We need to be proud of God's creation because proclaiming the Good News will take nothing less than our whole authentic being. When we're afraid that people might see our authentic selves, we don't bring our whole authentic selves to God's work. We've got our hand on the plow, but we're always looking back over our shoulder, afraid that if we do this or that in service to the Gospel, people might find out who we really are.
I know this. I've lived this.
When I was afraid that people would figure out that the person God made that was me wasn't a straight, cis-heterosexual male, I was less able to proclaim the Good News with all my being. Because I needed to hide my being -- from others and from myself. If I didn't believe that God loved me -- just as God created me -- how can I authentically tell everyone else that God loves them too, just as they are. Now is God calling me to transform? Of course. God loves us as we are, and God calls us to grow to new things. Is God calling me to sexuality? Is God calling me to be a nun? What does God have in store for me? I have no idea. Discernment is ongoing, thanks be to God. But I can only commit to the journey when I can be proud of what God has created in me.

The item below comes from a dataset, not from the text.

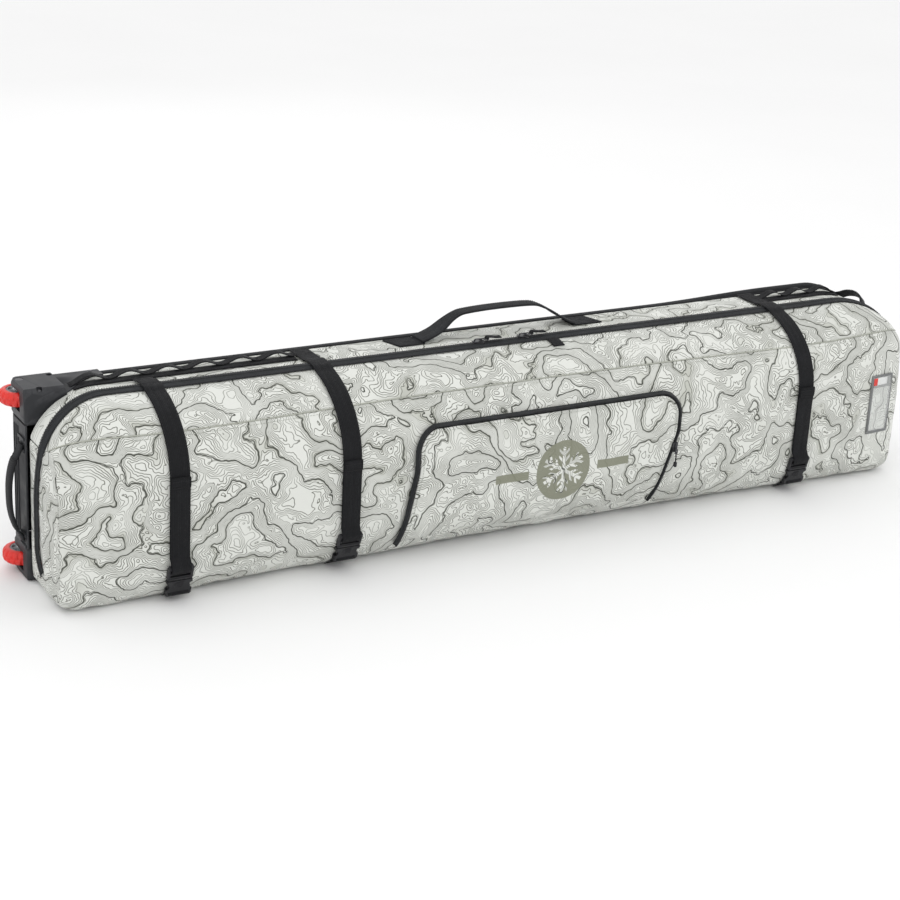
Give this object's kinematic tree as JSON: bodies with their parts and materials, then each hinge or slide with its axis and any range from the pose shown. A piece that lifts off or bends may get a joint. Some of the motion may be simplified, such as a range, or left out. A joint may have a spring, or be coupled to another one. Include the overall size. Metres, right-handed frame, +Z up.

We celebrate Pride Sunday not because we indulge the desires of the flesh and exalt ourselves, as some critics of Pride events seem to think. We are proud not of our own works, but of our God, who created each of us, from the malest male to the femalest female and everything in between. The God who separated light from darkness and made the dawn and dusk sing for joy looked at this beautiful, diverse creation, with all sorts of genders and all sorts of sexualities, and all sorts of diversity of every imaginable dimension, and says that it is very, very good. We celebrate that today. We are proud to be a part of what God hath wrought: we are each a beloved part of this creation, so dearly loved and cherished by our creator God. Amen.